> **Written instruction**: Extract the lines between the ones holding "part.py on. More parts follow." and "along the lower.", inclusive, exactly as written and nothing more.

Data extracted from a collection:
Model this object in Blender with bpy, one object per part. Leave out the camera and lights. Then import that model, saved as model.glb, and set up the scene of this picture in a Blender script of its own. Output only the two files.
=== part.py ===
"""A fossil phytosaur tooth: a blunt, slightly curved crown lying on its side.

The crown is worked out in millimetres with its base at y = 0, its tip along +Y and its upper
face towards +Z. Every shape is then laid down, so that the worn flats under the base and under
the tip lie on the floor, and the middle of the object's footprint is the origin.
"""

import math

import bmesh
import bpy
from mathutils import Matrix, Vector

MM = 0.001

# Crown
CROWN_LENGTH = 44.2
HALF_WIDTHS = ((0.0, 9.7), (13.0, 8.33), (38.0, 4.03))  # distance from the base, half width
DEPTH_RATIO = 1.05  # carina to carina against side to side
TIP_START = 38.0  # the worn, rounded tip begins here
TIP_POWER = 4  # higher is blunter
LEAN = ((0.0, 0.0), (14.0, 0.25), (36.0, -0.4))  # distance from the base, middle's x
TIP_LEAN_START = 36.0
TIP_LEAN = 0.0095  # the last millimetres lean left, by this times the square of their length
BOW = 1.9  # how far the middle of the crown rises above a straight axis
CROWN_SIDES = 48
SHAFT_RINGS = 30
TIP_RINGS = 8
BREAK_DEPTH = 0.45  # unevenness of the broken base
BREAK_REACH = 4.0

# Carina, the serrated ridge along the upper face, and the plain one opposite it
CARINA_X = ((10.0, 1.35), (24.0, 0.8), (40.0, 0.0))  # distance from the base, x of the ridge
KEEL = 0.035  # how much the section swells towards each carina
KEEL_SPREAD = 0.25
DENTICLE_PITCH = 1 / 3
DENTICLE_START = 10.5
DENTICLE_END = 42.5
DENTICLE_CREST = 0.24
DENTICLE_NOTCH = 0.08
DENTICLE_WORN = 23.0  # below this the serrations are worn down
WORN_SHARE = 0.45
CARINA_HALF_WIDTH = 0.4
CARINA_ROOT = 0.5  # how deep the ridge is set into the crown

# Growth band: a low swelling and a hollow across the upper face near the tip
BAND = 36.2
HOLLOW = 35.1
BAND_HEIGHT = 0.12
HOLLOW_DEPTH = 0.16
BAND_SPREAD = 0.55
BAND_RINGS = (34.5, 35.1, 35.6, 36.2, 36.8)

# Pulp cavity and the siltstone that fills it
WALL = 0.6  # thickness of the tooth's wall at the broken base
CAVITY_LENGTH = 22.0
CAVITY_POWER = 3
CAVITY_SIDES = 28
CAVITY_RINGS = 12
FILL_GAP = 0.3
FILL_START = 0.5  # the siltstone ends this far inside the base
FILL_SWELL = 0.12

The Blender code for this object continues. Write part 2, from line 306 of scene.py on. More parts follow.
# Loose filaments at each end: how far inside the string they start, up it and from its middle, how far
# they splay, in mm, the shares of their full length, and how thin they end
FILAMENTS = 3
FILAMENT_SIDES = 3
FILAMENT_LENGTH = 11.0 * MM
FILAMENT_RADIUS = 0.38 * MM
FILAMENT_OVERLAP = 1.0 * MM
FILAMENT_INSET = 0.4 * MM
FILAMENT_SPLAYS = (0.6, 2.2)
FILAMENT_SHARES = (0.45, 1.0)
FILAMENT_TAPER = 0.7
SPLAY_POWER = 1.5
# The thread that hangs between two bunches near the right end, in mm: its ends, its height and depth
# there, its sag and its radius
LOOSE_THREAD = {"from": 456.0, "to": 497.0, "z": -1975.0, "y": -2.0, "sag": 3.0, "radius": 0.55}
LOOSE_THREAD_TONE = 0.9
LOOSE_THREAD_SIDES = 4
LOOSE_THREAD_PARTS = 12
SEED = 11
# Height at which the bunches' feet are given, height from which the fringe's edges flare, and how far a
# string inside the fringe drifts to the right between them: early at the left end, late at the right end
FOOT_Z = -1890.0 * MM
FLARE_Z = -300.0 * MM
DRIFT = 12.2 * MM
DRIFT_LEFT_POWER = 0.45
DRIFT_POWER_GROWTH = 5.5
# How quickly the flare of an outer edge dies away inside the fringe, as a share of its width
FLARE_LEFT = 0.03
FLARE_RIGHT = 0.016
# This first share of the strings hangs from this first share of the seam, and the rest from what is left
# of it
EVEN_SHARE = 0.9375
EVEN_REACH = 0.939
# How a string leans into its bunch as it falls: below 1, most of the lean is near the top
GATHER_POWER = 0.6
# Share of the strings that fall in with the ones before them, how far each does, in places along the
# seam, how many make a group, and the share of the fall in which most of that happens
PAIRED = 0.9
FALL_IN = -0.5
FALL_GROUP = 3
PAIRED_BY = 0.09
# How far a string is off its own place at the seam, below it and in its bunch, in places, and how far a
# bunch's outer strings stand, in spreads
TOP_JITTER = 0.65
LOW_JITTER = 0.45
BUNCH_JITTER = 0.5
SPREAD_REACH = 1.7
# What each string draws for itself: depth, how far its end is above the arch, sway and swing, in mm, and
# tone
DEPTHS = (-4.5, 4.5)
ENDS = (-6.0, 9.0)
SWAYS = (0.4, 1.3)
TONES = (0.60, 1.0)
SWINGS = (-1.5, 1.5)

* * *

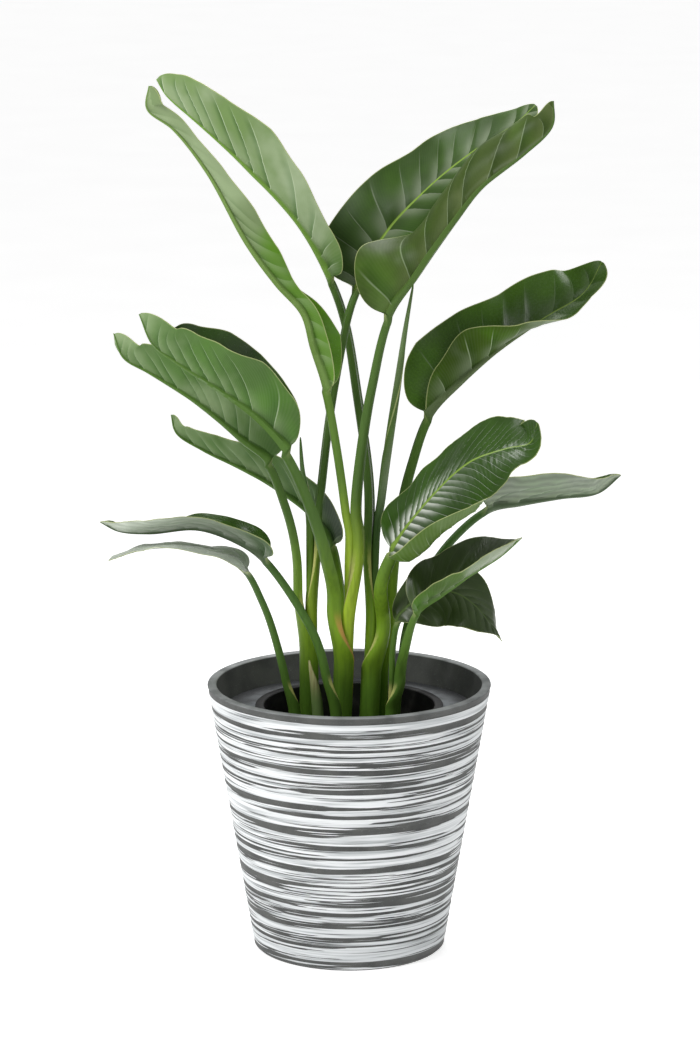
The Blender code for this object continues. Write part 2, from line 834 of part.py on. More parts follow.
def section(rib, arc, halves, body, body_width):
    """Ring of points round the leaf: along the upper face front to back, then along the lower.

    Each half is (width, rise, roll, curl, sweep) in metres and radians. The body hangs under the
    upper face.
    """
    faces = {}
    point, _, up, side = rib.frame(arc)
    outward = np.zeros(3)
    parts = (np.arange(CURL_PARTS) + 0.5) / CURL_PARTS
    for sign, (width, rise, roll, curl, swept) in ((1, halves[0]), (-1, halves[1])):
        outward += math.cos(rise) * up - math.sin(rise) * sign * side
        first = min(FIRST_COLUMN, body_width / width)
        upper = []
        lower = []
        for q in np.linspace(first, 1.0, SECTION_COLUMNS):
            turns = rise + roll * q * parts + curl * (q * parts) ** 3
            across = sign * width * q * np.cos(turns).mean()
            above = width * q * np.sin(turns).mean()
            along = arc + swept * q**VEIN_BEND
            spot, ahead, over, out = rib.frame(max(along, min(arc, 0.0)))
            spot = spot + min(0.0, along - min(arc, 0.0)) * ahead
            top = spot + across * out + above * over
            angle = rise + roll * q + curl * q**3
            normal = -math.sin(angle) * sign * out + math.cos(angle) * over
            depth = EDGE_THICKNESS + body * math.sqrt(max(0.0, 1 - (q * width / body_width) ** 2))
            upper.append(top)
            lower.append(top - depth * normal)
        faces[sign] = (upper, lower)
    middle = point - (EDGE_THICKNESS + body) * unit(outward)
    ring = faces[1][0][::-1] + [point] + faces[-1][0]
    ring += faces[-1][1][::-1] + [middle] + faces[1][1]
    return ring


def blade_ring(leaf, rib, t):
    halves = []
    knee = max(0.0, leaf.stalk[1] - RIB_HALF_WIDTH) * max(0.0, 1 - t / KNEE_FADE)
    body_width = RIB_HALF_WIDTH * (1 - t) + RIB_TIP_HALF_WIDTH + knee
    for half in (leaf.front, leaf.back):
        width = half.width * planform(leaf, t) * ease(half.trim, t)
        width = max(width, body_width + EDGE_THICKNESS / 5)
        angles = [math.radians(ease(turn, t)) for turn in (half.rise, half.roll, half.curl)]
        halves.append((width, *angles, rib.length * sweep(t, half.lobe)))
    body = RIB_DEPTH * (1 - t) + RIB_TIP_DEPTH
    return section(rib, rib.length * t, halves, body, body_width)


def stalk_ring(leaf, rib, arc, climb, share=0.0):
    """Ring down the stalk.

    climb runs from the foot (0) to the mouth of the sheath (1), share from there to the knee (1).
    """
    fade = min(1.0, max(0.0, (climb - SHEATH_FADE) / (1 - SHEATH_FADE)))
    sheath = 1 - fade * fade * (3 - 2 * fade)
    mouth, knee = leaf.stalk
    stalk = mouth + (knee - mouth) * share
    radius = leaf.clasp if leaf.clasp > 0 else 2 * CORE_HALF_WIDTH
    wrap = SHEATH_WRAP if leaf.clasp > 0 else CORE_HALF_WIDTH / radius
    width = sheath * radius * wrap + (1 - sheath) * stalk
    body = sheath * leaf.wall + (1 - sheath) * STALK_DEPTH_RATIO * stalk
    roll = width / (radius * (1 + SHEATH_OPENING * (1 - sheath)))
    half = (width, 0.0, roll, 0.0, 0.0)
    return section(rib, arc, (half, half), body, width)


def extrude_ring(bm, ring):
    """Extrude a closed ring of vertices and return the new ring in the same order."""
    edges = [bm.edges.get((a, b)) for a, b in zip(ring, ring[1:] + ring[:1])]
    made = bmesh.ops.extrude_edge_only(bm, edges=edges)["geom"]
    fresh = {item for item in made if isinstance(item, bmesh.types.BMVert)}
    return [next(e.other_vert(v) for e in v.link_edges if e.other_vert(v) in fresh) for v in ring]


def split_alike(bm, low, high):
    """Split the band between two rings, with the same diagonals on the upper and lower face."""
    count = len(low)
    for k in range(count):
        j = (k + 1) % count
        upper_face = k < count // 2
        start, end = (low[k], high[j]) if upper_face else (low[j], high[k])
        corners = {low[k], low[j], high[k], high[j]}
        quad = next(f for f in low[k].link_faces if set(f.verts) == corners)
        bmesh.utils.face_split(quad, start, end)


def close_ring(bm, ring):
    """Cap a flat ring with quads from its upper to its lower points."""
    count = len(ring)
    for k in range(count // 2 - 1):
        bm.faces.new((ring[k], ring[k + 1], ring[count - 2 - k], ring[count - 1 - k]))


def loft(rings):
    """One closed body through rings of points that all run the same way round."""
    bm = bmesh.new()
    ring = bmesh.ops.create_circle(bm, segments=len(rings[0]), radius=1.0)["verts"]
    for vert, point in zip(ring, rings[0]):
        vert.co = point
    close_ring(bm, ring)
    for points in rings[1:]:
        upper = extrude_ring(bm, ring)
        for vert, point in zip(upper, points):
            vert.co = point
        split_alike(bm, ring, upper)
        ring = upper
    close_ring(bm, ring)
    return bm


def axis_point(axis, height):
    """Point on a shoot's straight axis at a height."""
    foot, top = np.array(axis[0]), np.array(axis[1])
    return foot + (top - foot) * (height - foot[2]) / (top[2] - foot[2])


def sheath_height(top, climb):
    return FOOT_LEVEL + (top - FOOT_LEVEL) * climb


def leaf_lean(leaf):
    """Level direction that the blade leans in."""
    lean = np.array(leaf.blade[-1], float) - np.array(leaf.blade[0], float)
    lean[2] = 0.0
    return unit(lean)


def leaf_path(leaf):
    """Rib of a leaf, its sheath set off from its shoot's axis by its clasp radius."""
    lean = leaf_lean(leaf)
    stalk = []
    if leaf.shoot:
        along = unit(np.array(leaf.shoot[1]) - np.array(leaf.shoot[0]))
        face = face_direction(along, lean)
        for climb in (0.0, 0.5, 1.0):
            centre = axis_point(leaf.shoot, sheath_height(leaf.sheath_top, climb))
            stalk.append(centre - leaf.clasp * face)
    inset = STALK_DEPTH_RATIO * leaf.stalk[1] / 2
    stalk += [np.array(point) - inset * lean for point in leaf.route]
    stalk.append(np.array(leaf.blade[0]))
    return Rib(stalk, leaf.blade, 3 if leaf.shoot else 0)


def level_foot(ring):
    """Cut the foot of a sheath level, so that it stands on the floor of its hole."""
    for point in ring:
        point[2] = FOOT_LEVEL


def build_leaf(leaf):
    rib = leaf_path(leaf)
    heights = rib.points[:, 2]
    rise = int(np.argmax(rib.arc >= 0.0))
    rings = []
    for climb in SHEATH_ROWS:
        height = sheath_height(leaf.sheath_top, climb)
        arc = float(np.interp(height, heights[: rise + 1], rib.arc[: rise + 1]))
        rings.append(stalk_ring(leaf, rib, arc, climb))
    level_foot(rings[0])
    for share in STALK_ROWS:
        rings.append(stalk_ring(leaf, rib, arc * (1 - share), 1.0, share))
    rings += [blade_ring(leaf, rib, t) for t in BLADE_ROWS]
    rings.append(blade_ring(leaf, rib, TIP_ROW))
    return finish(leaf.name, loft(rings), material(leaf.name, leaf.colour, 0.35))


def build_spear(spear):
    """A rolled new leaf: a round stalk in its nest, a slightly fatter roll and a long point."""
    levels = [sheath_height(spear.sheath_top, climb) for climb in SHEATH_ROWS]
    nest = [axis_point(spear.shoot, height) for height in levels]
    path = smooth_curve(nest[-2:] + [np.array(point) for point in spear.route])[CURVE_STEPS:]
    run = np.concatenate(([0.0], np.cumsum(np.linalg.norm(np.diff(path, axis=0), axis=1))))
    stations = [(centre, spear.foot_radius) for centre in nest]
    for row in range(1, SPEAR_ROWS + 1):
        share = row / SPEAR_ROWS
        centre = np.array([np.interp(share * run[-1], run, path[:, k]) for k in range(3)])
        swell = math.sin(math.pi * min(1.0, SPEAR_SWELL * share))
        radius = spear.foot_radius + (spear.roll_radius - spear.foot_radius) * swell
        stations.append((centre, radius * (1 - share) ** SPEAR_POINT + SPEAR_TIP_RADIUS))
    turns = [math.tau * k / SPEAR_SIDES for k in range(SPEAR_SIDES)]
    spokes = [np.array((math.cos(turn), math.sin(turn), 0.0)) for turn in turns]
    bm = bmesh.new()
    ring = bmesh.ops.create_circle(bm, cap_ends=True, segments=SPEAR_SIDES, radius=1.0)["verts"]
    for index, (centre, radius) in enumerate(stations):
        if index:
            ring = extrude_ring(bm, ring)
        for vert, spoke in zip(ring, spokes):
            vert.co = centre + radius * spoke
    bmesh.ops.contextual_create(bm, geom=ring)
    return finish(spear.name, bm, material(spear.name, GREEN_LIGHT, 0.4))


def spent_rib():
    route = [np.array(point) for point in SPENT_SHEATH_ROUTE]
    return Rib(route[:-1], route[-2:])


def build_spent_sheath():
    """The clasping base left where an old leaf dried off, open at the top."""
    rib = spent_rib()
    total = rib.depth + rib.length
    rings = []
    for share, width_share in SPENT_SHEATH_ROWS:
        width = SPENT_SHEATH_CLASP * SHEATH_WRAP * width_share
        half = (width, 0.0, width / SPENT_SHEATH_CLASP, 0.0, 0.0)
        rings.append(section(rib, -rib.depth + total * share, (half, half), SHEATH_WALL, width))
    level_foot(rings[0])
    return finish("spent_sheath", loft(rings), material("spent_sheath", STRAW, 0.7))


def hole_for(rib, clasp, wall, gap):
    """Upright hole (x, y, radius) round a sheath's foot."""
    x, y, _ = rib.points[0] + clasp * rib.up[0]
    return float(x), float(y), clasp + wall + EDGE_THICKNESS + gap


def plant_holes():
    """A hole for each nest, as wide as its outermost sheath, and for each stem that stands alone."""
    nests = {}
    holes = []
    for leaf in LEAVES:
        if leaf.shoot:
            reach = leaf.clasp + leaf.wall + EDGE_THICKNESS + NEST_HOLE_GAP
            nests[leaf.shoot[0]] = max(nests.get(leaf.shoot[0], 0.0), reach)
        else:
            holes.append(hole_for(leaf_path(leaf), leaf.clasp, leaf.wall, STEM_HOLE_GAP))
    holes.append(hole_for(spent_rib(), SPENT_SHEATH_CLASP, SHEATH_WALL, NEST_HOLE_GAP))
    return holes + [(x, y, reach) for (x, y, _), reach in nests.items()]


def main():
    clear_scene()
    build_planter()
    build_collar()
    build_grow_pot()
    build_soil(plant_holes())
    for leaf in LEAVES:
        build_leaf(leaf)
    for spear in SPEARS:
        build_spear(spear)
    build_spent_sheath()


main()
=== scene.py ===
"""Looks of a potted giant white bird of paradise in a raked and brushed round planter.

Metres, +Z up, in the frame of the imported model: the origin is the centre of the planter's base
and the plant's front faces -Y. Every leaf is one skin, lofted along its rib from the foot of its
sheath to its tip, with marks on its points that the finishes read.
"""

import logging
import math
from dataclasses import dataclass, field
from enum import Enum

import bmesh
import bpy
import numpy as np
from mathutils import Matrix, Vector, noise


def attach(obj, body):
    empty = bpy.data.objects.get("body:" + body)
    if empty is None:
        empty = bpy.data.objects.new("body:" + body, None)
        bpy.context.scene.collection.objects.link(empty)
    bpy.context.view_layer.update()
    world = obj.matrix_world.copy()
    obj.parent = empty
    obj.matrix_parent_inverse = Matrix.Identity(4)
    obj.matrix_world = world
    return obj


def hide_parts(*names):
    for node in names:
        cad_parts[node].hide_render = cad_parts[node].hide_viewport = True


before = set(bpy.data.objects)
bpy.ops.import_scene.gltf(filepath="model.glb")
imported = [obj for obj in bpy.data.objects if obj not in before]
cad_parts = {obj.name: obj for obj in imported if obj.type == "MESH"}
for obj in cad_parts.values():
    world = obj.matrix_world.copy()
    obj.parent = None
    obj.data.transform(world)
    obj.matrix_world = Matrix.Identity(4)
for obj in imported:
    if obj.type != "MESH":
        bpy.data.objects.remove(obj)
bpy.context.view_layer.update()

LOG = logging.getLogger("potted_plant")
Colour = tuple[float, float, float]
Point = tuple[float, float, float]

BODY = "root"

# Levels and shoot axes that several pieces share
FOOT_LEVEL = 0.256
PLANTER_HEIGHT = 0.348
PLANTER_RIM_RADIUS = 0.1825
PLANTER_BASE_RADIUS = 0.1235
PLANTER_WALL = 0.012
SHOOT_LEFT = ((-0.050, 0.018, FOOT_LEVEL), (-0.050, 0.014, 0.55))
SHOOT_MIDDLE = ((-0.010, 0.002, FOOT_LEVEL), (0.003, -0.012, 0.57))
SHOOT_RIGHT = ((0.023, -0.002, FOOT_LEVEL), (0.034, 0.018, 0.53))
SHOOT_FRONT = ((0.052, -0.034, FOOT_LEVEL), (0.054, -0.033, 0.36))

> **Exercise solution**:
The Blender code for this object continues. Write part 2, from line 834 of part.py on. More parts follow.
def section(rib, arc, halves, body, body_width):
    """Ring of points round the leaf: along the upper face front to back, then along the lower.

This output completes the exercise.